Dakar, 23 sept. 2025 (VIBRACTU) – Écoutez… L’histoire commence à Orkadiéré, en 1945. Ce jour-là, le village voit naître un enfant pas comme les autres : Farba Sally Bocar Seck.
Fils unique d’Ifra Dioubol Seck et de Mariam Gatta Sam, il descend des illustres lignées des Farba Baguel et des Farba Nguénar, dynasties de griots dont la parole est mémoire et dignité.
Très tôt, l’enfant se distingue. À peine adolescent, il fédère déjà quatre associations, dont le premier regroupement des jeunes d’Orkadiéré. Cette structure veille sur la vie sociale, éducative et sanitaire du village, et accueille même un jour le président Léopold Sédar Senghor en visite à Matam.
Sally Bocar apprend la généalogie auprès de son oncle, son homonyme, puis à Nguidjilone auprès des Thiédo. Il devient un maître de la mémoire vivante, déroulant les lignées avec précision.
Cavalier accompli, il aimait se présenter à cheval lors des cérémonies, où sa voix résonnait comme un tambour, rappelant les origines et les alliances.
Sa grandeur ne réside pas seulement dans son savoir, mais dans ses choix. Un jour, après avoir dressé la généalogie d’un roi Thiédo, il refuse une généreuse récompense en argent. À la place, il demande que trente jeunes soient soutenus dans leur travail.
Voilà l’homme : généreux, visionnaire, toujours tourné vers les autres.
À dix-neuf ans, il accomplit le pèlerinage à La Mecque. Puis viennent Dakar, l’Afrique centrale, l’Europe.
Partout, les émigrés pulaar l’accueillent comme un guide. Ils lui offrent par dizaines, parfois par centaines de millions, qu’il redistribue aux Sénégalais en difficulté, pour leur permettre de rentrer ou de bâtir un commerce au pays.
En 2006, son peuple l’intronise « Farba », titre prestigieux qui fait de lui la figure morale et régulatrice des griots du Fouta.
Mais Farba Sally Bocar Seck n’est pas qu’un griot. Réducteur serait ce mot. Il est, selon la tradition peulh, un « ko saawdu hakkille », un condensé de savoirs féconds.
Historien du Fuuta-Tooro, généalogiste, ethnologue, artiste peulh ouvert aux autres cultures, il était à la fois gawlo, médiateur, confident, bâtisseur de liens et conseiller.
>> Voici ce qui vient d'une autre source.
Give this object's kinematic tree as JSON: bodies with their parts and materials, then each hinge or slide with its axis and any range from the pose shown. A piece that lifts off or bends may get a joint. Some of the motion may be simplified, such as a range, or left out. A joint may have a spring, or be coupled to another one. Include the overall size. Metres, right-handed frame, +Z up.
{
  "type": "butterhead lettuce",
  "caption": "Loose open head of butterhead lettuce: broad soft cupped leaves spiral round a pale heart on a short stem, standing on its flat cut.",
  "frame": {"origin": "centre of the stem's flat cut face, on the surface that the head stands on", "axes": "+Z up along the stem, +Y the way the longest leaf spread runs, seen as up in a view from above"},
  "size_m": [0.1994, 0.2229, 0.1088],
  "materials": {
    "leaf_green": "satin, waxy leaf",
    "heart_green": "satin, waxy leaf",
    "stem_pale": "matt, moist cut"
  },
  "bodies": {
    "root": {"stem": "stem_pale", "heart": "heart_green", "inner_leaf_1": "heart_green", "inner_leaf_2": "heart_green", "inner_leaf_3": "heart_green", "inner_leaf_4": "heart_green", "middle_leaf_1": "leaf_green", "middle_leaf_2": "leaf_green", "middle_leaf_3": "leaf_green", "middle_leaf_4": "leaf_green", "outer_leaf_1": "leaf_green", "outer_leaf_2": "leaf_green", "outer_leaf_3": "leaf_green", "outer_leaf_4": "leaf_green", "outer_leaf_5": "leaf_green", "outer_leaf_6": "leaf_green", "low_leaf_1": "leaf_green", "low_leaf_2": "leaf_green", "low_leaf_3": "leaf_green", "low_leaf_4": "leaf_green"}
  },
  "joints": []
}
Sa parole, il la porte haut. Ses célèbres causeries sur l’histoire pulaar sont recherchées. Elles sont consignées dans un livre édité en France dans les années 2000 par Mamadou Abdoul Seck. Lui-même est auteur d’un ouvrage reconnu, « Guélé Naagué woula gooto », salué par les spécialistes de l’histoire et de l’oralité.
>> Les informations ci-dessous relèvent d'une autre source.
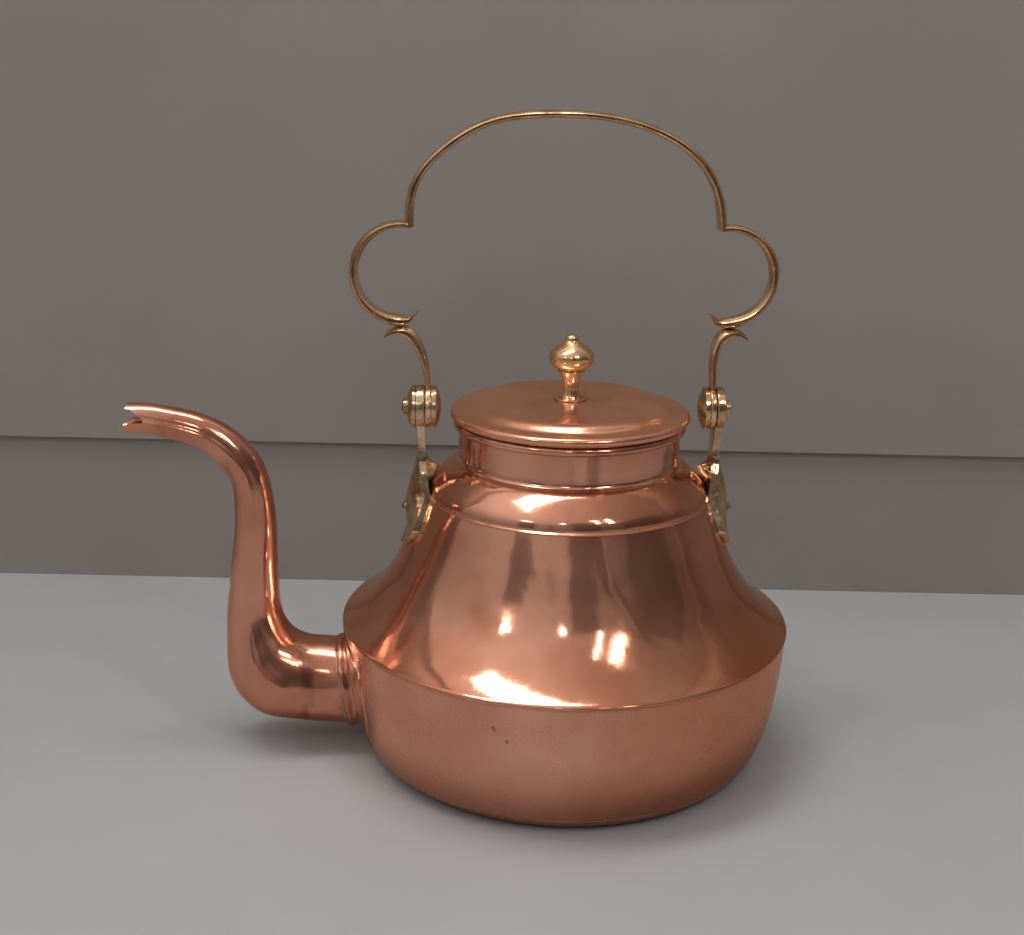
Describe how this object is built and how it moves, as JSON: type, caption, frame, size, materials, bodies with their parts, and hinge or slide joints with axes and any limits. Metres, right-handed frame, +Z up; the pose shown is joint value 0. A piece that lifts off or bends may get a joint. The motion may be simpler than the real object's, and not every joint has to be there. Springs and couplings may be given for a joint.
{
  "type": "copper kettle",
  "caption": "Copper kettle with a waisted body, swan-neck spout with a notched mouth, lift-off lid with a brass knob, and a lobed brass bail handle that swings on riveted lugs.",
  "frame": {"origin": "centre of the flat underside, on the body's axis", "axes": "+Z up along the body's axis; the spout points along -X; the handle's pivot axis is parallel to X, so the upright bail stands in the XZ plane"},
  "size_m": [0.4425, 0.3, 0.4287],
  "materials": {
    "copper_drum": "satin worn copper",
    "copper_waist": "polished copper",
    "copper_spout": "polished copper",
    "copper_lid": "polished copper",
    "brass_fittings": "dull cast brass",
    "brass_handle": "rubbed cast brass",
    "brass_knob": "polished brass"
  },
  "bodies": {
    "kettle_body": {"base_pan": "copper_drum", "lower_body": "copper_drum", "upper_body": "copper_waist", "shoulder": "copper_waist", "neck_collar": "copper_waist", "neck_rim_wire": "brass_fittings", "spout": "copper_spout", "spout_socket": "copper_spout", "lug_right": "brass_fittings", "lug_left": "brass_fittings", "lug_rivets": "brass_fittings", "lug_rivet_burrs": "brass_fittings", "pivot_pin_right": "brass_fittings", "pivot_pin_left": "brass_fittings", "pivot_spacers": "brass_fittings", "pivot_washer_right": "brass_fittings", "pivot_washer_left": "brass_fittings"},
    "handle": {"handle_arch": "brass_handle", "handle_lobe_right": "brass_handle", "handle_lobe_left": "brass_handle", "handle_arm_right": "brass_handle", "handle_arm_left": "brass_handle"},
    "lid": {"lid_cover": "copper_lid", "lid_flange": "copper_lid", "knob_washer": "brass_knob", "lid_knob": "brass_knob", "knob_burr": "brass_knob"}
  },
  "joints": [
    {"name": "handle_swing", "type": "hinge", "parent": "kettle_body", "child": "handle", "pos_m": [0, 0, 0.239], "axis": [1, 0, 0], "range_deg": [-130, 130]},
    {"name": "lid_lift", "type": "slide", "parent": "kettle_body", "child": "lid", "axis": [0, 0, 1], "range_m": [0, 0.05]}
  ]
}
En 2010, à l’UCAD, les étudiants Peulh de tout le Sénégal, regroupés autour de l’Association « Feede Dental », le consacrent « Jaalal Légnol » dans une salle comble.
Et à la télévision 2STV, son émission « Yéla », soutenue par la musique de Hady Guissé et Mansour Seck, captive un pays entier.
Mais malgré sa renommée, il reste fidèle à Orkadiéré. Dans son village natal, il met des terres à disposition de familles démunies pour qu’elles en soient usufruitières. Chaque année, il finance de sa poche les chants religieux du village. Il cultive un vaste champ dont les récoltes nourrissent les pauvres.
Ainsi, il incarne pleinement ce que les anciens appellent un sage bâtisseur de mémoire.
Le 21 septembre 2013, Farba Sally Bocar Seck tire sa révérence. Mais son souvenir reste vivant : dans les récits de ses enfants et héritiers qui perpétuent son œuvre, dans ses recherches devenues une référence incontournable sur l’histoire des Peulh et du Fuuta-Tooro, et dans la mémoire collective d’un peuple.
Humble mais rigoureux, généreux mais exigeant, il laisse derrière lui un phare, une voix, un héritage.
Car tant que ses récits circulent, tant que le Fouta chante son nom, Farba Sally Bocar Seck vit encore.